## begin GIVEN RECORDS

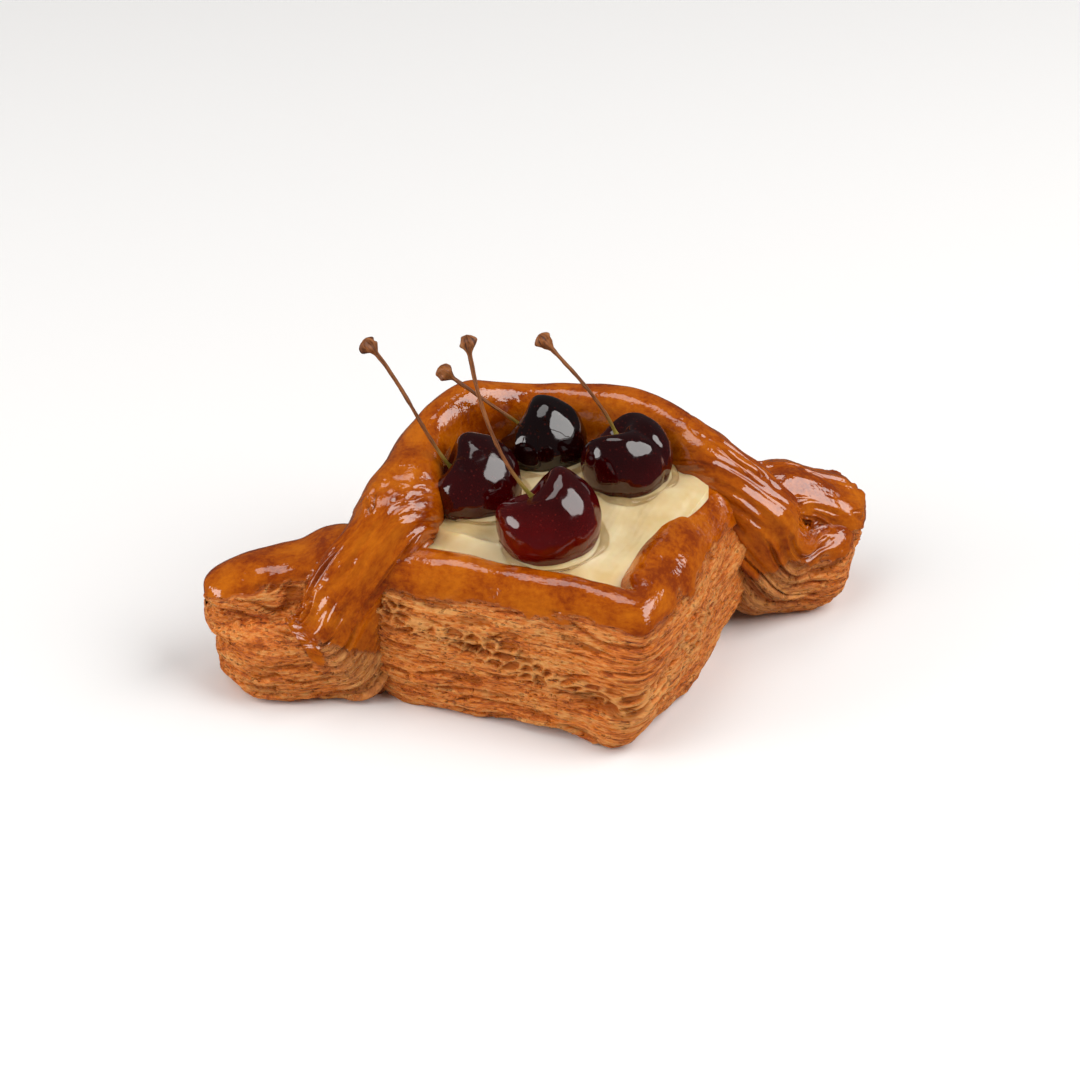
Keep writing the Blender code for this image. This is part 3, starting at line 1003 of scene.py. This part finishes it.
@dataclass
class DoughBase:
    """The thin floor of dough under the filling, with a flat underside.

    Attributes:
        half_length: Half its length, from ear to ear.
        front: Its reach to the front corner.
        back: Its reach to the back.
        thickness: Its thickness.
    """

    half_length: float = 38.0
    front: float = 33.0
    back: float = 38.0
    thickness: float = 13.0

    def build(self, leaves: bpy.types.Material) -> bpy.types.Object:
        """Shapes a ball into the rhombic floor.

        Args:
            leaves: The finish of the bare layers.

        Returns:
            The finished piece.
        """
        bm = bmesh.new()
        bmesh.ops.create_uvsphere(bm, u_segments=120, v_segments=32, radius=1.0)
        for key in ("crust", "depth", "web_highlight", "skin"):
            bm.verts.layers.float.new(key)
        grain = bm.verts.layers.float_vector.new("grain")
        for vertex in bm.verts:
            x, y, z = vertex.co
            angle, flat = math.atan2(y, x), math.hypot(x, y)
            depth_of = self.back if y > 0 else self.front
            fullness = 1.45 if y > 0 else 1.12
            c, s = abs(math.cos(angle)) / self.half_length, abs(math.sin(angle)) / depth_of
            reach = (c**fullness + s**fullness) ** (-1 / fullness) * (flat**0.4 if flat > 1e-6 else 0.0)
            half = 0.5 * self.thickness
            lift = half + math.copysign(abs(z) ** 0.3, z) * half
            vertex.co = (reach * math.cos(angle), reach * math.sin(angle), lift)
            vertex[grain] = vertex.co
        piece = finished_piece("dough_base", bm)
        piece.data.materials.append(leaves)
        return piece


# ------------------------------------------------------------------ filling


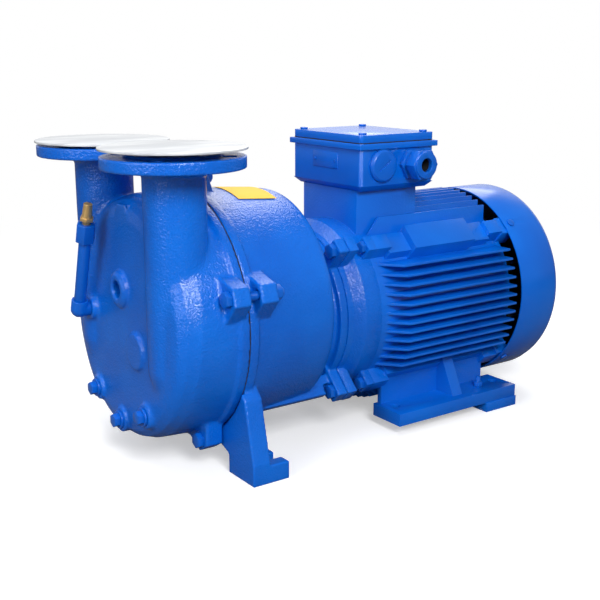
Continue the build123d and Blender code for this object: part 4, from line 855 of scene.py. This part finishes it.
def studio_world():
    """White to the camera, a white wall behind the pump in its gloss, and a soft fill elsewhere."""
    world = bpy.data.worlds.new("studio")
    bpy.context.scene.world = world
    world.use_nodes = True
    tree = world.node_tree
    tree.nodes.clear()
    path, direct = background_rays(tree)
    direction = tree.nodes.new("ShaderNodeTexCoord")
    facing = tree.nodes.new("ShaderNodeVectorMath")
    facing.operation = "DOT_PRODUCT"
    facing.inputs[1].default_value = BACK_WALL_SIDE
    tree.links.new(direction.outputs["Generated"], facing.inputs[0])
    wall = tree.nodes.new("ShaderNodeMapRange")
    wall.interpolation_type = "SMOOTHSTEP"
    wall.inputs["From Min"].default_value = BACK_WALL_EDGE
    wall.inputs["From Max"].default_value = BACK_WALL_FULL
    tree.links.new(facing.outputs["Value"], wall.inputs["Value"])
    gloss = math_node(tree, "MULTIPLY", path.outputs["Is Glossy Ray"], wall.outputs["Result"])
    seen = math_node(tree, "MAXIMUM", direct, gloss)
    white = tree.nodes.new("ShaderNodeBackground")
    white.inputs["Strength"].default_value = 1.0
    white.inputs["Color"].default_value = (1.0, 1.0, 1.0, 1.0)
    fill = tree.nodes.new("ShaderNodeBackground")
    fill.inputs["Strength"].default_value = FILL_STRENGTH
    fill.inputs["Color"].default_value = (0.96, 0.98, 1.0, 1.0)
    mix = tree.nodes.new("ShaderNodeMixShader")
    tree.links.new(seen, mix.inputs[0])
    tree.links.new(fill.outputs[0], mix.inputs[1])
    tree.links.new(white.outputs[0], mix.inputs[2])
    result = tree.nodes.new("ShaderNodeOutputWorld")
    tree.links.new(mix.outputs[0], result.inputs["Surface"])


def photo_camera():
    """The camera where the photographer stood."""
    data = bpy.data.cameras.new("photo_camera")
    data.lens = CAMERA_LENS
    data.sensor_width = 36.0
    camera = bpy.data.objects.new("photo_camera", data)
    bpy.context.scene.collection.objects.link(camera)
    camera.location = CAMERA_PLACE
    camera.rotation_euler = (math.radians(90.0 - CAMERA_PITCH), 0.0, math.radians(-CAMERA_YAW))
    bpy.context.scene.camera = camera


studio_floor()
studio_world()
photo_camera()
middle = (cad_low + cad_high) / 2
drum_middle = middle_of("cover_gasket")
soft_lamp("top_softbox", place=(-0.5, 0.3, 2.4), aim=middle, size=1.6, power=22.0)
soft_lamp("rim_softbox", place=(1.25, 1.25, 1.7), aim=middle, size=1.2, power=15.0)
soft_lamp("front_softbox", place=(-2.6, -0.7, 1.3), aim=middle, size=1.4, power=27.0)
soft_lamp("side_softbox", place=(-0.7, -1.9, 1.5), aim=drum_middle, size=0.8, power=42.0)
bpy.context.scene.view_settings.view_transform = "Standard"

## end GIVEN RECORDS

- WORK TO DO: Where a line above contains the string "part", copy that line.

- RESPONSE TO THE EXERCISE:
Keep writing the Blender code for this image. This is part 3, starting at line 1003 of scene.py. This part finishes it.
Continue the build123d and Blender code for this object: part 4, from line 855 of scene.py. This part finishes it.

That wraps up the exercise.